Shreveport's West End
- Robin Cole-Jett

- 4 hours ago
- 2 min read

In most cities along the Red River, destructive city planning -- a bad idea from the last half of the last century -- can be easily discerned, and ironically enough, you can see it from your car window. Downtown cores were waylaid in favor of the "strips" and shopping malls, and the malls and strip roads are now neglected in favor of strip malls that hug the interstates. There are a multitude of examples, but one of the most obvious ones is Sherman (Grayson County, Texas), where its downtown's shopping moved to Texoma Parkway (the location of Sher-Den Mall & Midway Mall), and which is now almost completely abandoned for the corporate monoliths that reside at the intersection of US 75 & US 82.
Shreveport (Caddo Parish, Louisiana) is another brutal example of this practice. Before Texas Avenue/US 79/ US 80 was usurped by Interstate 20, Shreveport's "West End" was a strip that featured a number of businesses, where convenience shopping by car fueled its architecture and siphoned business from downtown (puns intended!). Shreveport's West End is now an archeological relic, and one of its most obvious tombs is Peyton's Cut Rate Drug Store.
B.F. Peyton, the proprietor, incorporated this structure/pharmacy with other partners, naming the business/location the West End Drug Company in 1908. It was one of the first businesses in the city's "West End," which advertised itself a half century later as a "City within Itself." I believe the trolley reached here and later, of course, the development was a good thoroughfare for consumers in their cars.
Throughout the years, the structure was known as Peyton's, and it remained under Peyton's ownership at least until his death in 1945, if not beyond. The building rented advertising space on the top as the "most prominent location in town;" leased the upstairs rooms; rented retail space; and The Shreveport Times once kept a "Want ad branch office" inside.
By the late 1960s, crime had reared its head in this portion of Texas Avenue, where the West End was cut off from town by that blasted Interstate. Of course I blame that beast of a road. It's alienating. I believe the mounting crime and isolation led to the closure of the drug store.
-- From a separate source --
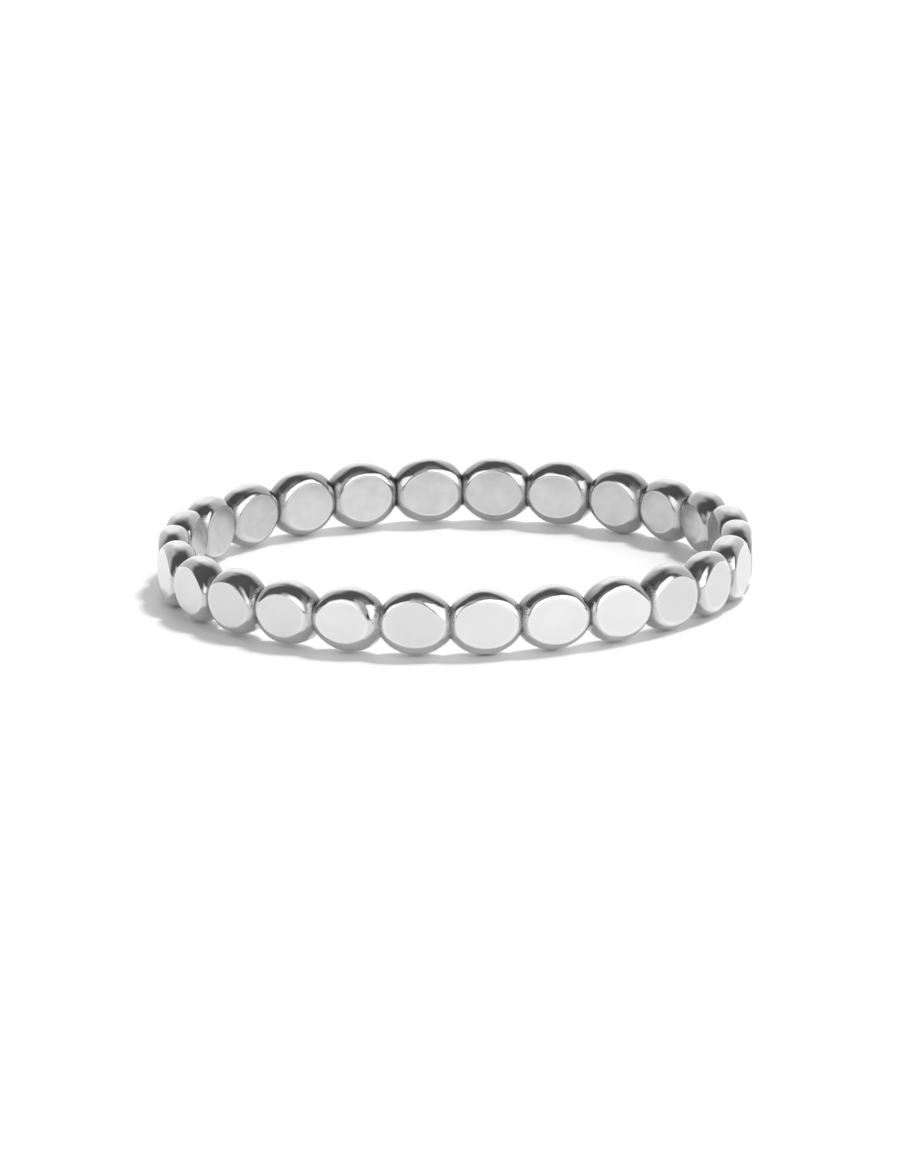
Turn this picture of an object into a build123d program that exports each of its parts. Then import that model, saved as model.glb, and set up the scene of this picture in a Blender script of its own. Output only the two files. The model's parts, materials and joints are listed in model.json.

Today, the neon signs have been removed from the two story building at 1872 Texas Avenue, but luckily, the structure still stands. Behind Peyton's skeleton is Herby K's, one of Shreveport's longest-serving restaurants. Luckily, its existence has begun revitalization attempts along Texas Avenue. Art venues, clubs, and street vendors are bringing people back to the long-neglected strip, so we'll see what will happen to this building in the next few years.